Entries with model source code
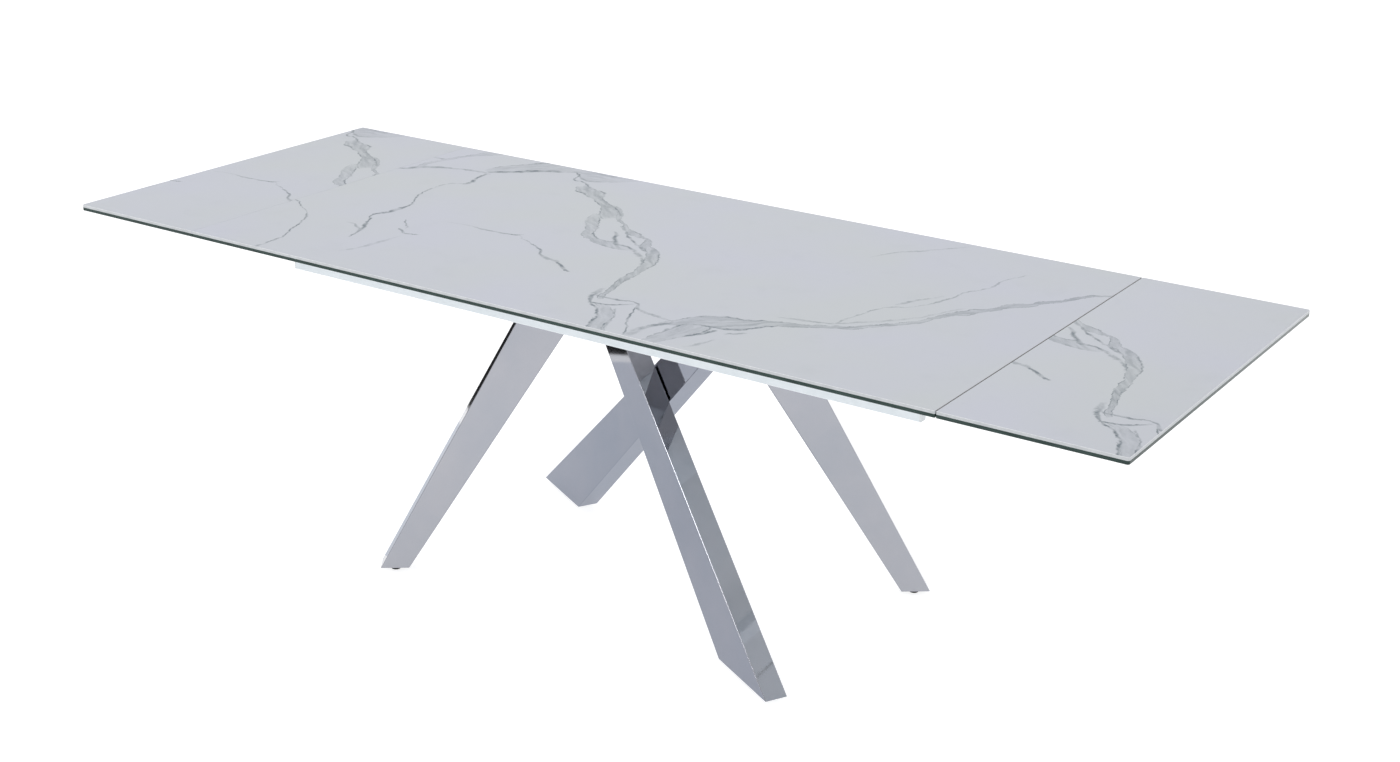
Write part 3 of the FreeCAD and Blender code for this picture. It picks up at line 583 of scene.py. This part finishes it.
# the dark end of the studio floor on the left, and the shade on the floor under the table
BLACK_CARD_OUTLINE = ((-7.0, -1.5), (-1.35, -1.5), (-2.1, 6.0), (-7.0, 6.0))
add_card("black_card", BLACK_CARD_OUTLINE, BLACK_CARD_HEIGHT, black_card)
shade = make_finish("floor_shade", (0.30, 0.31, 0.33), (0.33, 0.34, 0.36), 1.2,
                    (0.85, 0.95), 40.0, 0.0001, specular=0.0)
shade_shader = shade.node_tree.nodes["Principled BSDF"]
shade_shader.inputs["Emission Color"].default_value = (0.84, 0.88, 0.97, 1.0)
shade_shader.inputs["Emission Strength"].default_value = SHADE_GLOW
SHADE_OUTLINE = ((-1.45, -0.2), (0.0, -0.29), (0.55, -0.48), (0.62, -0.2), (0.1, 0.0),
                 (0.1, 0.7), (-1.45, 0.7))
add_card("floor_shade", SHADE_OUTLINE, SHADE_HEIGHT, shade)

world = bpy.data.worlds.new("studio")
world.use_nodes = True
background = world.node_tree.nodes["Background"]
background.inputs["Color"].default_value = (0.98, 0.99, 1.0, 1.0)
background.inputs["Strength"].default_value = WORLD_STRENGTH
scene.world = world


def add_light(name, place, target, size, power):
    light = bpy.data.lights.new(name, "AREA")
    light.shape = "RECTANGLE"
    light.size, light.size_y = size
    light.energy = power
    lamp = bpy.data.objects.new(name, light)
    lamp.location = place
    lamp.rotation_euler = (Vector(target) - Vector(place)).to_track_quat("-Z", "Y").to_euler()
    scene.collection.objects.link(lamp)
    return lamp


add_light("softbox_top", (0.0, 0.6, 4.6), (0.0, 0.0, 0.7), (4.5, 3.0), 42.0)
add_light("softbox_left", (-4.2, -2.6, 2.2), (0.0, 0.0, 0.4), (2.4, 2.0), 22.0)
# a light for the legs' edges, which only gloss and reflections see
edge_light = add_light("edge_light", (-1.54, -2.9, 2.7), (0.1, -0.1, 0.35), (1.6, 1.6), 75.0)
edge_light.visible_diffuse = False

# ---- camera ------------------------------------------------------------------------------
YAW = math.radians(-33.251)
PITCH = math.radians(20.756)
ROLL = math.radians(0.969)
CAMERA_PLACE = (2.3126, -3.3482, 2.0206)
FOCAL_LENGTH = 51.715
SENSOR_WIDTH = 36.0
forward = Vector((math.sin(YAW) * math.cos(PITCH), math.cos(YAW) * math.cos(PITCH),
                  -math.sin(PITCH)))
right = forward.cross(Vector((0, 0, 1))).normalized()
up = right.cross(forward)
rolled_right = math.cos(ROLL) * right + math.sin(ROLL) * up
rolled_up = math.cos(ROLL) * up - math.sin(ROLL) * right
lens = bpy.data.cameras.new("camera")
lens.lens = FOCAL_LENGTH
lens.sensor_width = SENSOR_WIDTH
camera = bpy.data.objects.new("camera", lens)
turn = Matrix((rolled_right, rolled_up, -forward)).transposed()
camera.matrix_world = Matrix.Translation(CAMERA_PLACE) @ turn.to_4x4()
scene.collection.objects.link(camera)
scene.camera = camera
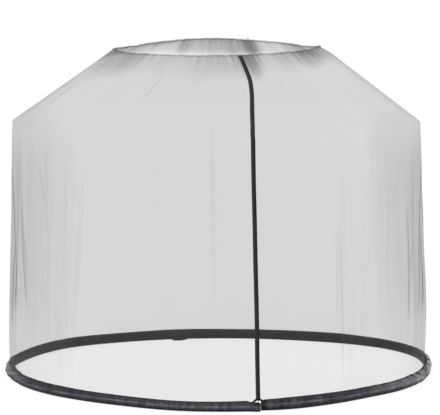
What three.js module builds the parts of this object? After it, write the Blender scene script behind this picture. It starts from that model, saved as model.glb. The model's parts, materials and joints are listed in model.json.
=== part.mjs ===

Goal: Print the complete listing again, exactly as it stands.

Solution below:
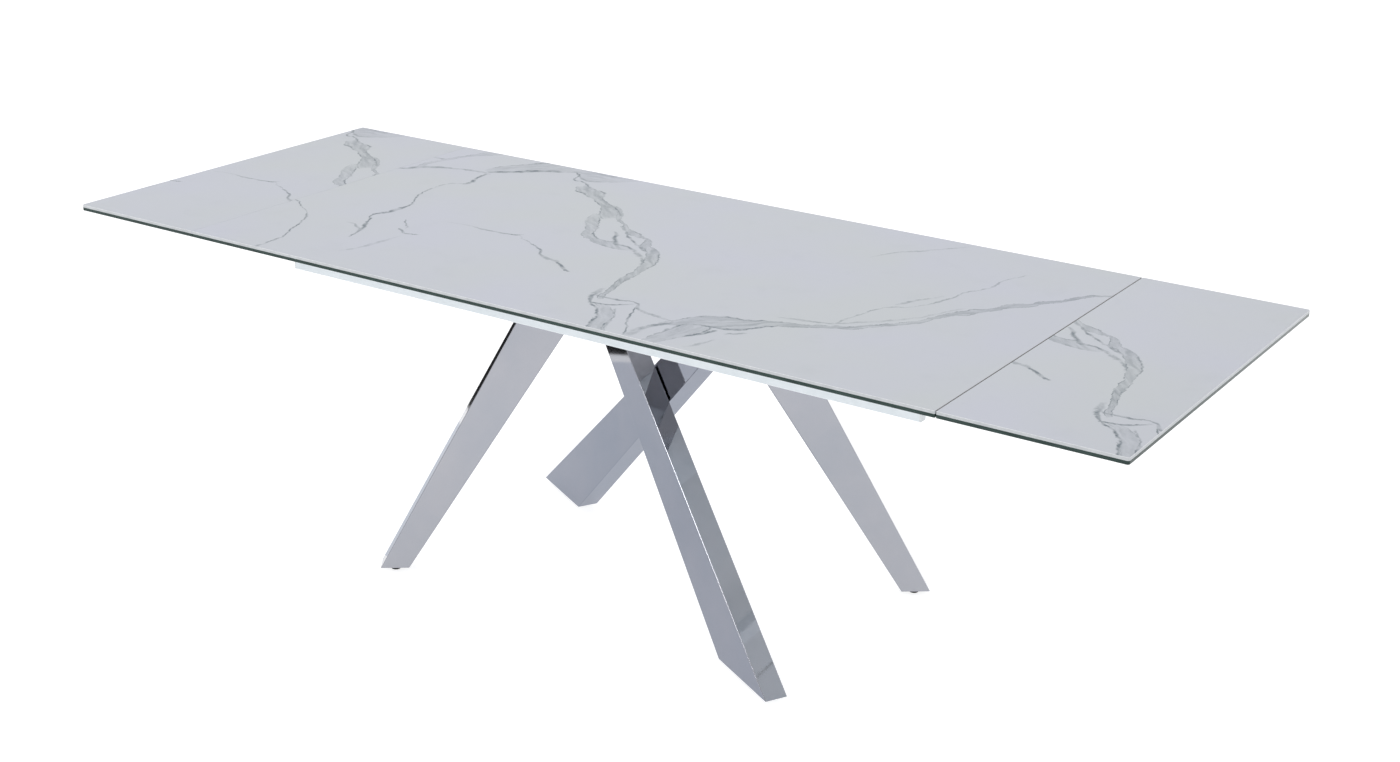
Write part 3 of the FreeCAD and Blender code for this picture. It picks up at line 583 of scene.py. This part finishes it.
# the dark end of the studio floor on the left, and the shade on the floor under the table
BLACK_CARD_OUTLINE = ((-7.0, -1.5), (-1.35, -1.5), (-2.1, 6.0), (-7.0, 6.0))
add_card("black_card", BLACK_CARD_OUTLINE, BLACK_CARD_HEIGHT, black_card)
shade = make_finish("floor_shade", (0.30, 0.31, 0.33), (0.33, 0.34, 0.36), 1.2,
                    (0.85, 0.95), 40.0, 0.0001, specular=0.0)
shade_shader = shade.node_tree.nodes["Principled BSDF"]
shade_shader.inputs["Emission Color"].default_value = (0.84, 0.88, 0.97, 1.0)
shade_shader.inputs["Emission Strength"].default_value = SHADE_GLOW
SHADE_OUTLINE = ((-1.45, -0.2), (0.0, -0.29), (0.55, -0.48), (0.62, -0.2), (0.1, 0.0),
                 (0.1, 0.7), (-1.45, 0.7))
add_card("floor_shade", SHADE_OUTLINE, SHADE_HEIGHT, shade)

world = bpy.data.worlds.new("studio")
world.use_nodes = True
background = world.node_tree.nodes["Background"]
background.inputs["Color"].default_value = (0.98, 0.99, 1.0, 1.0)
background.inputs["Strength"].default_value = WORLD_STRENGTH
scene.world = world


def add_light(name, place, target, size, power):
    light = bpy.data.lights.new(name, "AREA")
    light.shape = "RECTANGLE"
    light.size, light.size_y = size
    light.energy = power
    lamp = bpy.data.objects.new(name, light)
    lamp.location = place
    lamp.rotation_euler = (Vector(target) - Vector(place)).to_track_quat("-Z", "Y").to_euler()
    scene.collection.objects.link(lamp)
    return lamp


add_light("softbox_top", (0.0, 0.6, 4.6), (0.0, 0.0, 0.7), (4.5, 3.0), 42.0)
add_light("softbox_left", (-4.2, -2.6, 2.2), (0.0, 0.0, 0.4), (2.4, 2.0), 22.0)
# a light for the legs' edges, which only gloss and reflections see
edge_light = add_light("edge_light", (-1.54, -2.9, 2.7), (0.1, -0.1, 0.35), (1.6, 1.6), 75.0)
edge_light.visible_diffuse = False

# ---- camera ------------------------------------------------------------------------------
YAW = math.radians(-33.251)
PITCH = math.radians(20.756)
ROLL = math.radians(0.969)
CAMERA_PLACE = (2.3126, -3.3482, 2.0206)
FOCAL_LENGTH = 51.715
SENSOR_WIDTH = 36.0
forward = Vector((math.sin(YAW) * math.cos(PITCH), math.cos(YAW) * math.cos(PITCH),
                  -math.sin(PITCH)))
right = forward.cross(Vector((0, 0, 1))).normalized()
up = right.cross(forward)
rolled_right = math.cos(ROLL) * right + math.sin(ROLL) * up
rolled_up = math.cos(ROLL) * up - math.sin(ROLL) * right
lens = bpy.data.cameras.new("camera")
lens.lens = FOCAL_LENGTH
lens.sensor_width = SENSOR_WIDTH
camera = bpy.data.objects.new("camera", lens)
turn = Matrix((rolled_right, rolled_up, -forward)).transposed()
camera.matrix_world = Matrix.Translation(CAMERA_PLACE) @ turn.to_4x4()
scene.collection.objects.link(camera)
scene.camera = camera
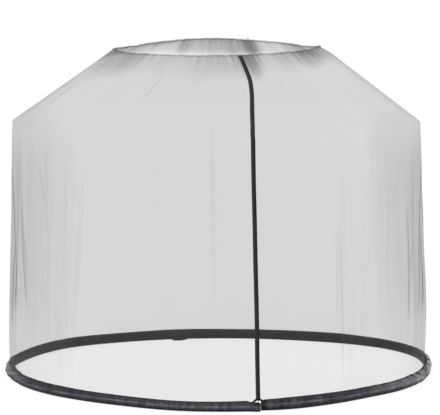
What three.js module builds the parts of this object? After it, write the Blender scene script behind this picture. It starts from that model, saved as model.glb. The model's parts, materials and joints are listed in model.json.
=== part.mjs ===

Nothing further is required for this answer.